What also matters is how many shares you manage to tender successfully. A company has to reserve 15 percent of its buyback offer via the tender route for retail investors. If the shares tendered exceed the buyback size, the allocation is made on a proportionate basis.

“Generally, the acceptance ratio in buyback programs has been very low. Though there is 15 percent reservation for retail investors, the absolute amounts are too small for them to tender their shares. The management uses these buybacks to signal higher stock prices to the markets,” says Shriram Subramanian, Founder and Managing Director, InGovern.
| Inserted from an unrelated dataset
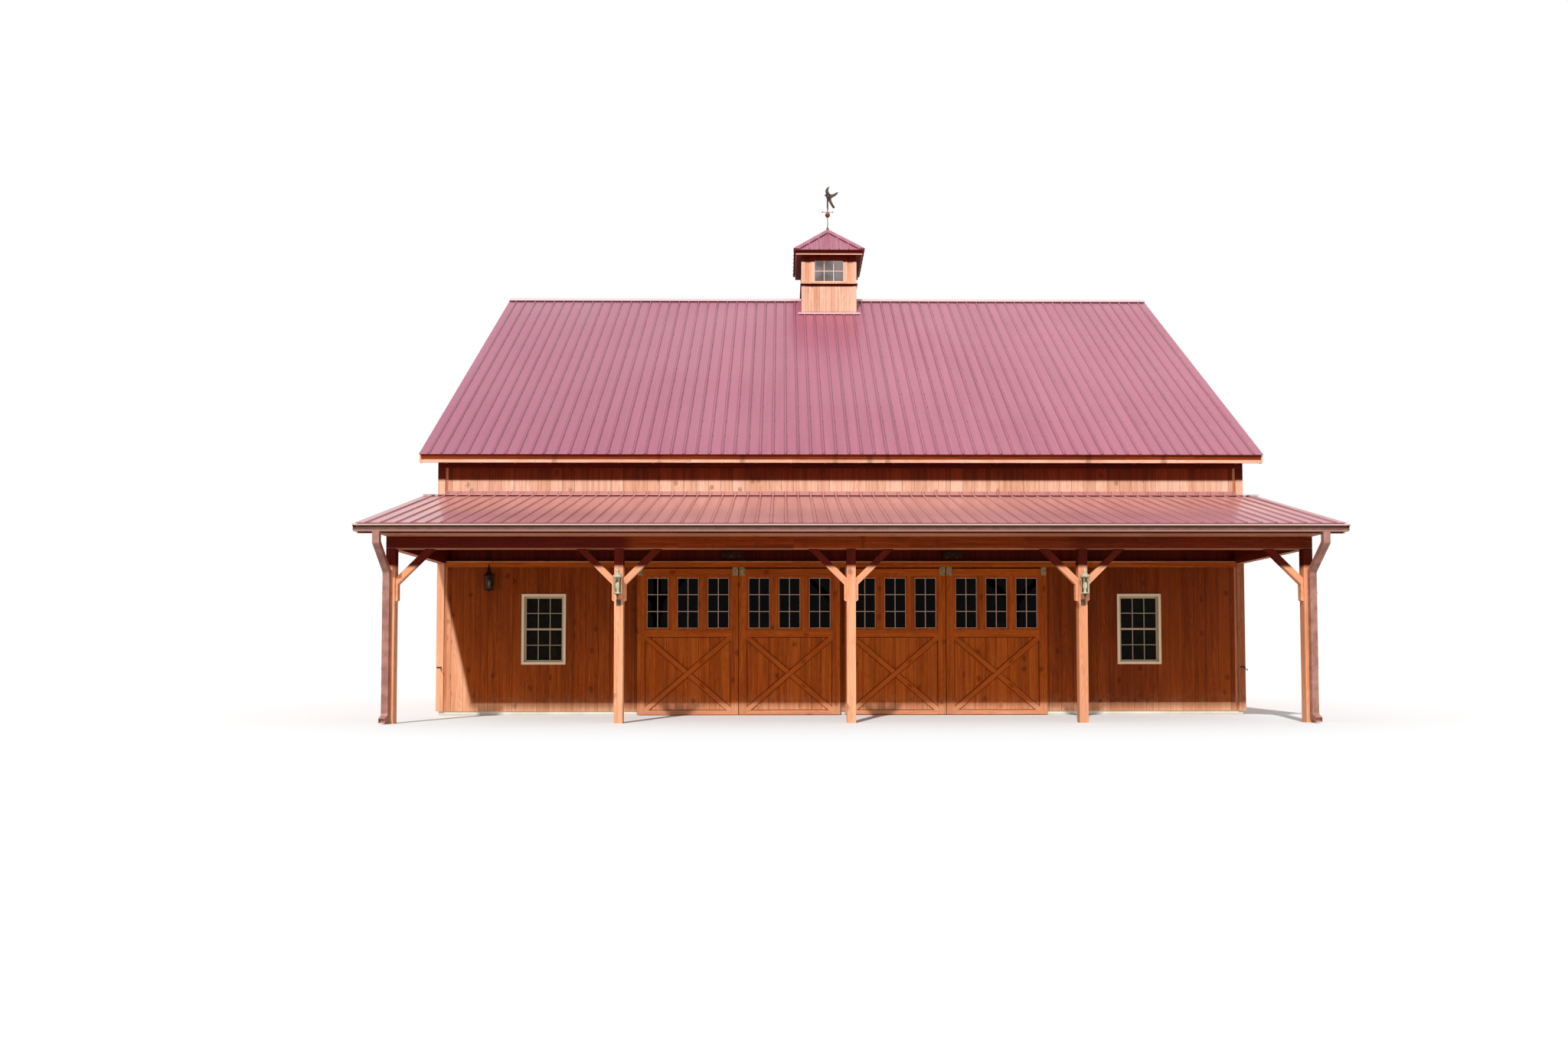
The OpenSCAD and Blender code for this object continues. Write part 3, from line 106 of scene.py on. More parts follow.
# Other places where one does: the sun's slanting edge, the wall's dark right end and its inner face
SUN_SLANT = 0.236
SUN_END = (-6.70, -6.64)
RIGHT_SHADE = (3.7, 4.2)
ROOM_IN = 0.155

# Each leaf's left edge and the body that it rides on
LEAVES = {
    "left_outer": (-3.715, "left_outer_door"),
    "left_inner": (-1.874, "left_inner_door"),
    "right_inner": (0.045, "right_inner_door"),
    "right_outer": (1.886, "right_outer_door"),
}


def shade(red, green, blue):
    """A colour written as it looks on a screen, 0 to 255."""
    def linear(value):
        value /= 255.0
        return value / 12.92 if value <= 0.04045 else ((value + 0.055) / 1.055) ** 2.4
    return (linear(red), linear(green), linear(blue), 1.0)


# The node tree that the helpers below add to, set by each new group, material or world
tree = None


def wire(value, socket):
    if isinstance(value, bpy.types.NodeSocket):
        tree.links.new(value, socket)
    else:
        socket.default_value = value


def math_node(operation, a, b=0.0):
    node = tree.nodes.new("ShaderNodeMath")
    node.operation = operation
    wire(a, node.inputs[0])
    wire(b, node.inputs[1])
    return node.outputs[0]


def times(a, b):
    return math_node("MULTIPLY", a, b)


def plus(a, b):
    return math_node("ADD", a, b)


def minus(a, b):
    return math_node("SUBTRACT", a, b)


def above(value, limit):
    return math_node("GREATER_THAN", value, limit)


def below(value, limit):
    return math_node("LESS_THAN", value, limit)


def distance(value):
    """How far a value is from 0, on either side."""
    return math_node("ABSOLUTE", value)


def larger(a, b):
    return math_node("MAXIMUM", a, b)


def smaller(a, b):
    return math_node("MINIMUM", a, b)


def ramp(value, low, high, to_low=0.0, to_high=1.0):
    """Runs smoothly from to_low at low to to_high at high."""
    node = tree.nodes.new("ShaderNodeMapRange")
    node.interpolation_type = "SMOOTHSTEP"
    for socket, part in zip(node.inputs, (value, low, high, to_low, to_high)):
        wire(part, socket)
    return node.outputs[0]


def fade(value, low, high, most=1.0):
    """Runs smoothly from most at low to nothing at high."""
    return ramp(value, low, high, most, 0.0)


def mix(mask, first, second):
    """The first colour where the mask is 0 and the second where it is 1."""
    node = tree.nodes.new("ShaderNodeMix")
    node.data_type = "RGBA"
    wire(mask, node.inputs[0])
    wire(first, node.inputs[6])
    wire(second, node.inputs[7])
    return node.outputs[2]


def choose(mask, first, second):
    """The first vector where the mask is 0 and the second where it is 1."""
    node = tree.nodes.new("ShaderNodeMix")
    node.data_type = "VECTOR"
    wire(mask, node.inputs[0])
    wire(first, node.inputs[4])
    wire(second, node.inputs[5])
    return node.outputs[1]


def split_up(vector):
    node = tree.nodes.new("ShaderNodeSeparateXYZ")
    tree.links.new(vector, node.inputs[0])
    return node.outputs


def place():
    """The x, y and z of the point, in the object's own metres."""
    return split_up(tree.nodes.new("ShaderNodeTexCoord").outputs["Object"])


def joined(x, y, z):
    node = tree.nodes.new("ShaderNodeCombineXYZ")
    for socket, part in zip(node.inputs, (x, y, z)):
        wire(part, socket)
    return node.outputs[0]


def stretched(point, across, depth, up):
    """The point with each of its three parts stretched, for a pattern that runs one way."""
    return joined(*(times(part, by) for part, by in zip(point, (across, depth, up))))


def noise(vector, scale, detail, rough):
    node = tree.nodes.new("ShaderNodeTexNoise")
    for label, value in (("Vector", vector), ("Scale", scale), ("Detail", detail), ("Roughness", rough)):
        wire(value, node.inputs[label])
    return node.outputs["Fac"]


def new_group(name, inputs, outputs):
    """A shader node group, in which Place is a vector and all else are numbers."""
    global tree
    tree = bpy.data.node_groups.new(name, "ShaderNodeTree")
    for way, labels in (("INPUT", inputs), ("OUTPUT", outputs)):
        for label in labels:
            kind = "NodeSocketVector" if label == "Place" else "NodeSocketFloat"
            tree.interface.new_socket(label, in_out=way, socket_type=kind)
    return tree, tree.nodes.new("NodeGroupInput").outputs, tree.nodes.new("NodeGroupOutput").inputs


def put(group, **values):
    """Adds a group, with a value for each named input, and gives its outputs."""
    node = tree.nodes.new("ShaderNodeGroup")
    node.node_tree = group
    for label, value in values.items():
        wire(value, node.inputs[label])
    return node.outputs


# Boards side by side: a random value for each board and the groove between two of them
boards, given, out = new_group("Boards", ["Across", "Width", "Groove"], ["Board", "Groove"])
count = math_node("DIVIDE", given["Across"], given["Width"])
draw = boards.nodes.new("ShaderNodeTexWhiteNoise")
draw.noise_dimensions = "1D"
wire(times(math_node("FLOOR", count), 3.713), draw.inputs["W"])
wire(draw.outputs["Value"], out["Board"])
# PINGPONG is 0 at every whole number, which is the middle of a joint
from_edge = times(math_node("PINGPONG", count, 0.5), given["Width"])
wire(fade(from_edge, times(given["Groove"], 0.15), given["Groove"]), out["Groove"])

# Wood, cut along the grain: fine streaks, broad bands, growth lines, knots and pores
wood, given, out = new_group("Wood", ["Across", "Along", "Depth", "Board"],
                             ["Grain", "Bands", "Lines", "Knots", "Pores"])
along = plus(given["Along"], times(given["Board"], 41.0))


def drawn_out(across, lengthways, depth):
    return stretched((given["Across"], along, given["Depth"]), across, lengthways, depth)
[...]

Take, for example, air cooler manufacturer Symphony, which plans to buy back 1.43 percent of its equity shares from May 3 to May 17, 2023. Even though the buyback price of Rs 2,000 per share is at a significant premium to the current price of Rs 982, given the small size of the buyback, shareholders may have to contend with a lower acceptance ratio.

Aside from the certainty of price, the tender route is also far more favourable to investors from a tax point of view. “Shareholders do not have to pay tax on capital gains on shares sold in a tender offer. But shares sold in an open market offer are subject to capital gains tax as there is no clarity on whether these shares were bought back by the company or another buyer in the market,” says Solanki.

With regard to an open market offer, it’s hard to predict what price your shares will get sold at. So it’s best to give such a buyback a miss, according to Jain. “Anyways, the value of my existing shares in the company goes up (the same number of shares account for a higher stake) after the buyback, so I benefit even if I don’t exit.”

Finally, irrespective of the buyback route, if you think you invested in the wrong stock, then you can use this as an opportunity to exit your investment at a better price.